Another person I met somewhere around the world – and never hosted me, actually – arrived in Penang: not only he was welcomed, sheltered, offered a home cooked dinner, a warm shower, movie time, a clean bed and a lift the next day. No, this was not enough. As I was expecting my partner to get up and prepare breakfast for everyone, he was in a rush to go. And he asked, quite scornfully, where was his damn breakfast. In that case, I politely answered: “In the shop downstairs. Wait or get out.” When it’s enough, it’s enough.

This last Couchsurfing exchange particularly left me highly disappointed: so, am I interesting only when you come in and stink my house with the dirty laundry you expect me to do for you? Maybe you even want to hump my leg, for a change?

I just want to conclude by saying that more than once, after I met my initially reluctant hosts and I showed I was a decent, interesting guy, most of them changed their minds and decided to offer me a place to stay, regardless of their initial decision. Hopefully the readers of Vagabonding may find this rant helpful, and will spread the word about a dire need to change the Couchsurfing etiquette, as having traveled 100 countries by hitch-hike or on horseback is not enough to qualify you as better human beings. I think human interactions should still be dominated by politeness, and RESPECT: we may all want to help out and LEARN something from you. Therefore, I say it: screw your aggressive, irresponsible and blatantly selfish Couchsurfing “etiquette”. Get off my couch!!

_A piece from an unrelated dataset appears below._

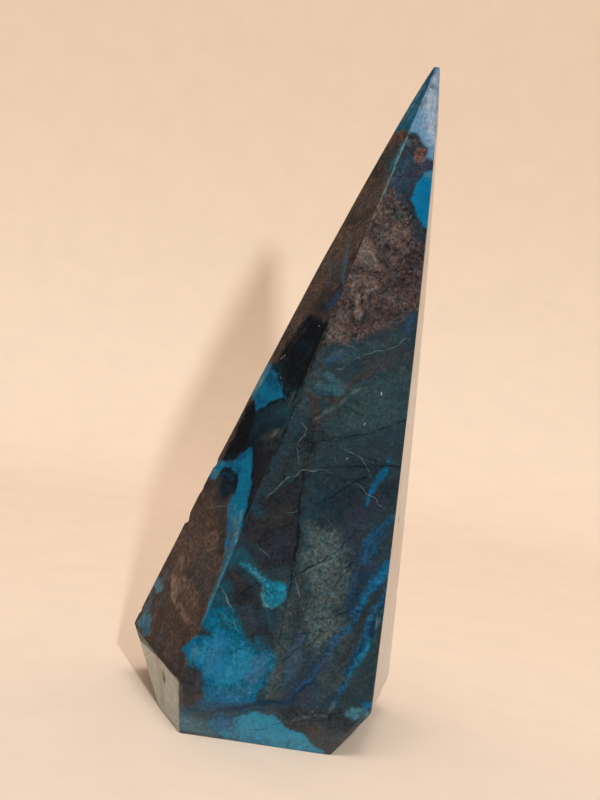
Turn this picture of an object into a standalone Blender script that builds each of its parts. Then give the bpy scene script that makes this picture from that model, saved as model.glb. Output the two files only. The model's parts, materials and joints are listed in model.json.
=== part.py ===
"""Turquoise point: a cut and polished stone tower, six tall facets leaning to one side.

The stone is one solid. Its section is a six-sided outline that shrinks towards the tip, where
the ridges swell out a little, as hand-ground facets do. Four cuts slant in under the bottom
edge, the tip is ground blunt, and a small pit is left in the cut on the front left.
Units are metres, +Z is up, the wide front facet faces -Y, and the origin is at the middle of
the bottom of the stone's box.
"""

import math

import bmesh
import bpy
from mathutils import Matrix, Vector

MM = 0.001

HEIGHT = 115.0 * MM           # from the flat base to the blunt tip
SHARP_HEIGHT = 116.27 * MM    # where the ridges would meet if the tip weren't ground off
TIP_LEAN = 16.0 * MM          # how far right of the outline's origin the tip stands

# Going round from the left ridge by way of the front: where each ridge's corner lies in the
# base plane, and its sideways swell as a share of the swell in depth.
RIDGES = (
    ("left", -27.4 * MM, 11.1 * MM, 0.97),
    ("front_left", -14.5 * MM, -20.0 * MM, 0.19),
    ("front_right", 19.8 * MM, -20.0 * MM, 0.79),
    ("right", 23.9 * MM, 13.0 * MM, 0.77),
    ("back_right", 9.5 * MM, 23.0 * MM, 0.90),
    ("back_left", -14.5 * MM, 24.0 * MM, 0.90),
)
SWELL_POWER = 0.85            # below 1, a ridge bows outwards; at 1 it would be straight
RINGS = 30                    # outlines up the stone, closer together near the tip
RING_CROWDING = 1.3
EASED_EDGE = 0.3 * MM         # the ridges are polished over, not knife-sharp
EASED_SHARE = 0.12            # near the tip, the most of a side that its eased corner takes

# The cuts that slant in under the bottom edge: the way each one faces, in degrees from +X,
# how far it is undercut from upright, in degrees, and how far out it meets the base.
BASE_CUTS = (
    ("front_left_cut", 201.9, 5.9, 17.75 * MM),
    ("left_cut", 185.0, 34.4, 16.73 * MM),
    ("right_cut", -9.3, 35.6, 17.10 * MM),
    ("back_cut", 96.0, 32.0, 20.2 * MM),
)
CUT_MERGE = 0.001 * MM

# The pit in the front left cut: a shallow round bowl where a soft grain fell out.
PIT_ALONG_CUT = -4.1 * MM     # from the middle of the cut's base line towards the front
PIT_HEIGHT = 6.4 * MM
PIT_BALL = 1.3 * MM           # radius of the ball that hollows it
PIT_DEPTH = 0.4 * MM

STONE_COLOUR = (0.012, 0.075, 0.115, 1.0)
STONE_ROUGHNESS = 0.16


def clear_scene():
    for obj in list(bpy.data.objects):
        bpy.data.objects.remove(obj, do_unlink=True)


def ridge_point(ridge, height):
    """Where a ridge stands at this height, before its edge is eased."""
    _, x, y, sideways = ridge
    risen = height / SHARP_HEIGHT
    left = 1.0 - risen
    swell = left ** SWELL_POWER - left
    return Vector((TIP_LEAN * risen + x * (left + sideways * swell), y * (left + swell), height))


def outline_at(height):
    """The stone's outline at this height: two points at each ridge, so its edge is eased."""
    corners = [ridge_point(ridge, height) for ridge in RIDGES]
    points = []
    for place, corner in enumerate(corners):
        for neighbour in (corners[place - 1], corners[(place + 1) % len(corners)]):
            side = neighbour - corner
            eased = min(EASED_EDGE, EASED_SHARE * side.length)
            points.append(corner + side.normalized() * eased)
    return points


def ring_heights():
    for ring in range(1, RINGS + 1):
        yield HEIGHT * (1.0 - (1.0 - ring / RINGS) ** RING_CROWDING)


def raise_tower(bm):
    """Extrude the base outline ring by ring, up to the blunt tip."""
    place_of = bm.verts.layers.int.new("place")
    base = [bm.verts.new(point) for point in outline_at(0.0)]
    for place, vert in enumerate(base):
        vert[place_of] = place
    rim = list(bm.faces.new(base).edges)
    for height in ring_heights():
        outline = outline_at(height)
        raised = bmesh.ops.extrude_edge_only(bm, edges=rim)["geom"]
        for vert in raised:
            if isinstance(vert, bmesh.types.BMVert):
                vert.co = outline[vert[place_of]]
        rim = [edge for edge in raised if isinstance(edge, bmesh.types.BMEdge)]
    bmesh.ops.holes_fill(bm, edges=rim, sides=0)


def cut_plane(direction, undercut, reach):
    """The middle of the cut's line on the base, and the cut's outward normal."""
    heading = math.radians(direction)
    lean = math.radians(undercut)
    level = Vector((math.cos(heading), math.sin(heading), 0.0))
    return level * reach, level * math.cos(lean) - Vector((0.0, 0.0, math.sin(lean)))


def cut_base(bm):
    for _, direction, undercut, reach in BASE_CUTS:
        spot, normal = cut_plane(direction, undercut, reach)
        cut = bmesh.ops.bisect_plane(
            bm,
            geom=bm.verts[:] + bm.edges[:] + bm.faces[:],
            dist=CUT_MERGE,
            plane_co=spot,
            plane_no=normal,
            clear_outer=True,
        )
        rim = [edge for edge in cut["geom_cut"] if isinstance(edge, bmesh.types.BMEdge)]
        bmesh.ops.holes_fill(bm, edges=rim, sides=0)


def box_middle(bm):
    xs = [vert.co.x for vert in bm.verts]
    ys = [vert.co.y for vert in bm.verts]
    return Vector(((min(xs) + max(xs)) / 2.0, (min(ys) + max(ys)) / 2.0, 0.0))


def stone_material():
    material = bpy.data.materials.new("polished_turquoise")
    material.use_nodes = True
    shader = material.node_tree.nodes["Principled BSDF"]
    shader.inputs["Base Color"].default_value = STONE_COLOUR
    shader.inputs["Roughness"].default_value = STONE_ROUGHNESS
    shader.inputs["Metallic"].default_value = 0.0
    return material


def add_pit_cutter(collection, middle):
    """A ball whose cap, PIT_DEPTH thick, lies inside the front left cut."""
    _, direction, undercut, reach = BASE_CUTS[0]
    spot, normal = cut_plane(direction, undercut, reach)
    along = normal.cross(Vector((0.0, 0.0, 1.0))).normalized()
    up = along.cross(normal)
    surface = spot + along * PIT_ALONG_CUT + up * (PIT_HEIGHT / up.z)
    centre = surface + normal * (PIT_BALL - PIT_DEPTH) - middle
    bpy.ops.mesh.primitive_uv_sphere_add(segments=24, ring_count=16, radius=PIT_BALL, location=centre)
    cutter = bpy.context.active_object
    cutter.name = "pit_cutter"
    cutter.rotation_euler = normal.to_track_quat("Z", "Y").to_euler()
    cutter.hide_render = True
    cutter.display_type = "WIRE"
    for owner in list(cutter.users_collection):
        owner.objects.unlink(cutter)
    collection.objects.link(cutter)
    return cutter


def build_stone(collection, cutters):
    bm = bmesh.new()
    raise_tower(bm)
    cut_base(bm)
    middle = box_middle(bm)
    bmesh.ops.translate(bm, verts=bm.verts[:], vec=-middle)
    bmesh.ops.recalc_face_normals(bm, faces=bm.faces[:])
    mesh = bpy.data.meshes.new("turquoise_point")
    bm.to_mesh(mesh)
    bm.free()
    mesh.materials.append(stone_material())
    stone = bpy.data.objects.new("turquoise_point", mesh)
    collection.objects.link(stone)
    pit = stone.modifiers.new("pit", "BOOLEAN")
    pit.operation = "DIFFERENCE"
    pit.object = add_pit_cutter(cutters, middle)
    return stone


def main():
    clear_scene()
    collection = bpy.data.collections.new("Turquoise Point")
    cutters = bpy.data.collections.new("Cutters")
    bpy.context.scene.collection.children.link(collection)
    bpy.context.scene.collection.children.link(cutters)
    build_stone(collection, cutters)


main()
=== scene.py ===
"""Dresses the turquoise point: the polished, veined stone, and a pale stage to see it on."""

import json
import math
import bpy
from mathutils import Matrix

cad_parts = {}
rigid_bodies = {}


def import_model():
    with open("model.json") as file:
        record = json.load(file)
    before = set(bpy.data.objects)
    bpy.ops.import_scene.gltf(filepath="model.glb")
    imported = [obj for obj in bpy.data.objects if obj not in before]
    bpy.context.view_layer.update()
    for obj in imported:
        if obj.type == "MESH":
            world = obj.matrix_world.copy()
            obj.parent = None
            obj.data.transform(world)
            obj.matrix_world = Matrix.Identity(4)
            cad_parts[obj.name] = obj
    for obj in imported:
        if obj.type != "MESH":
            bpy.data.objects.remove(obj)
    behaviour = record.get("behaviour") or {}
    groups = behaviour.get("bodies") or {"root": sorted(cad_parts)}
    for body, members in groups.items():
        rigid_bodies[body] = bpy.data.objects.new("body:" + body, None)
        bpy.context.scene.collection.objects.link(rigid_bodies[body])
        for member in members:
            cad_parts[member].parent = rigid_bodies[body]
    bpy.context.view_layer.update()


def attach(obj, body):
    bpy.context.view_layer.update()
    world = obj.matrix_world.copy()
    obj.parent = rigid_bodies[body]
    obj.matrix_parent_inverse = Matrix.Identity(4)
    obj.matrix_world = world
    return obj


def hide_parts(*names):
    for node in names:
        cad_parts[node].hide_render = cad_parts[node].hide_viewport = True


bl_info = {
    "name": "Turquoise point",
    "version": (1, 0, 0),
    "blender": (4, 5, 0),
    "location": "View3D > Sidebar > Stone",
    "description": "Makes a polished turquoise point and a pale stage for it",
    "category": "Object",
}

import bmesh
import bpy
import numpy as np
from bpy.props import FloatProperty, FloatVectorProperty, PointerProperty
from bpy.types import Operator, Panel, PropertyGroup
from mathutils import Matrix, Vector
from mathutils.geometry import delaunay_2d_cdt

for leftover in list(bpy.data.objects):
    bpy.data.objects.remove(leftover, do_unlink=True)
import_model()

STONE_NODE = "turquoise_point"
MM = 0.001

# ------------------------------------------------------------------ the shape of the stone
# Down to the stage, lengths are millimetres from the outline's own origin. The finished
# mesh is moved so that the middle of its box stands on the frame's origin.

STONE_MIDDLE = (-0.265, 1.446, 0.0)
HEIGHT = 115.0
SHARP_HEIGHT = 116.27         # where the ridges would meet if the tip weren't ground off
TIP_LEAN = 16.0
SWELL_POWER = 0.85

# name, corner in the base plane, sideways swell; going round by way of the front
RIDGES = (
    ("left", -27.4, 11.1, 0.97),
    ("front_left", -14.5, -20.0, 0.19),
    ("front_right", 19.8, -20.0, 0.79),
    ("right", 23.9, 13.0, 0.77),
    ("back_right", 9.5, 23.0, 0.90),
    ("back_left", -14.5, 24.0, 0.90),
)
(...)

Posted by | Comments (3)  | January 31, 2013
Category: General, Notes from the collective travel mind, On The Road, Vagabonding Advice


3 Responses to “Damn the Couchsurfing etiquette”

  1. JC Says:

    Thx for sharing your experiences.

    I’ve only used CS so far to join activites and meetup with people and met some really great people throught it. It does seem, though, that as the community gets bigger and CS becomes more popular, more and more people seem to join just to get free accommodation, with no interest at all to get to know the host.

    I’d be very annoyed as well if I get requests like you did. I’m gonna check out BeWelcome, I really don’t like the design of the CS website and it has gotten very slow.

  2. Lester Says:

    Hi Marco,

    I’m really feel sorry for your experiences.

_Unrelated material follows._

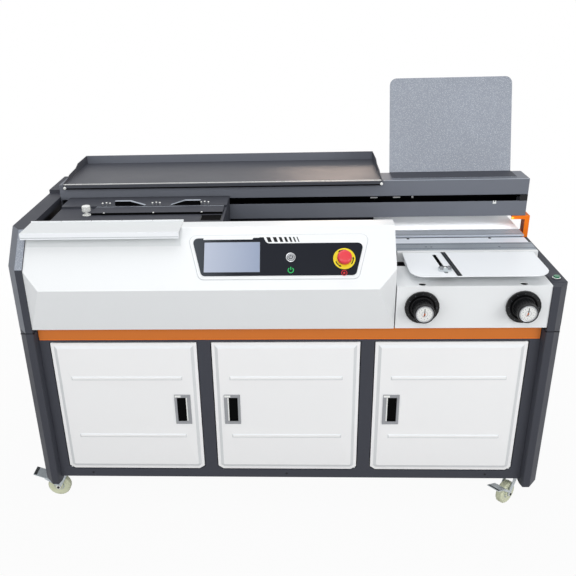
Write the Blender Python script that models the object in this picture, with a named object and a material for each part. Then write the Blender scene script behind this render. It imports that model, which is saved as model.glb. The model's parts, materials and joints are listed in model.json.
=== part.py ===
"""A free-standing perfect binding machine on casters, built as separate pieces.

Metres, +Z up. The machine is laid out with x = 0 in the middle of the doors, y = 0 at
the door fronts (y grows towards the back) and z = 0 on the floor. One empty then moves
it so that the origin is the middle of its footprint.
"""
import math

import bmesh
import bpy
from mathutils import Matrix, Vector

# Fits shared by all pieces
GAP = 0.0003                # between pieces that rest against each other
RUN_GAP = 0.0005            # between pieces that slide or turn on each other
CUT = 0.010                 # how far a cutter runs past the face it opens
SINK = 0.001                # how far a fused feature is rooted in what carries it

# Cabinet
HALF_WIDTH = 0.785
REAR_Y = 0.610
POST_FRONT_Y = -0.020
POST_BACK_Y = 0.0205
POST_CHAMFER_X = 0.030
POST_CHAMFER_Y = 0.036
POST_FACE_WIDTH = 0.021
POST_RETURN_X = 0.005
POST_RETURN_Y = 0.020
SIDE_THICKNESS = 0.004
SIDE_BOTTOM_Z = 0.095
JOINT_Z = 0.640
FRAME_BOTTOM_Z = 0.112
FRAME_RISE = 0.011
FRAME_FRONT_Y = 0.002
FRAME_DEPTH = 0.020
TRIM_HEIGHT = 0.044
TRIM_THICKNESS = 0.004
TRIM_END_INSET = 0.002
FLOOR_THICKNESS = 0.004
BACK_THICKNESS = 0.003
BED_THICKNESS = 0.006

# Doors
DOOR_STILE = 0.0442
DOOR_END_STILE = 0.0329
DOOR_BOTTOM_RAIL = 0.033
DOOR_TOP_RAIL = 0.054
DOOR_THICKNESS = 0.018
DOOR_GAP = 0.003
DOOR_CORNER_X = 0.016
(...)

    I’ve hosted 30+ people over the past year in Singapore and they were all respectful, polite and many were inspiring people.

    If you were to be here in the future, hope our paths crossed.

    Lester(Your first time reader and loving it)

  3. Paloma Says:

    Ahhhh yes!! I have no idea what’s going on with couchsurfing! People are requesting to stay and somehow ask for addresses. I guess google map what is more attractive to them and don’t show up. They also end up signing up unto CS for a single life event and are rude, inconsiderate and think it’s AirBnB Ahhhh. I don’t like people who do not know anything about CS or backpacker lifestyle. I’m so close to deleting my CS profile.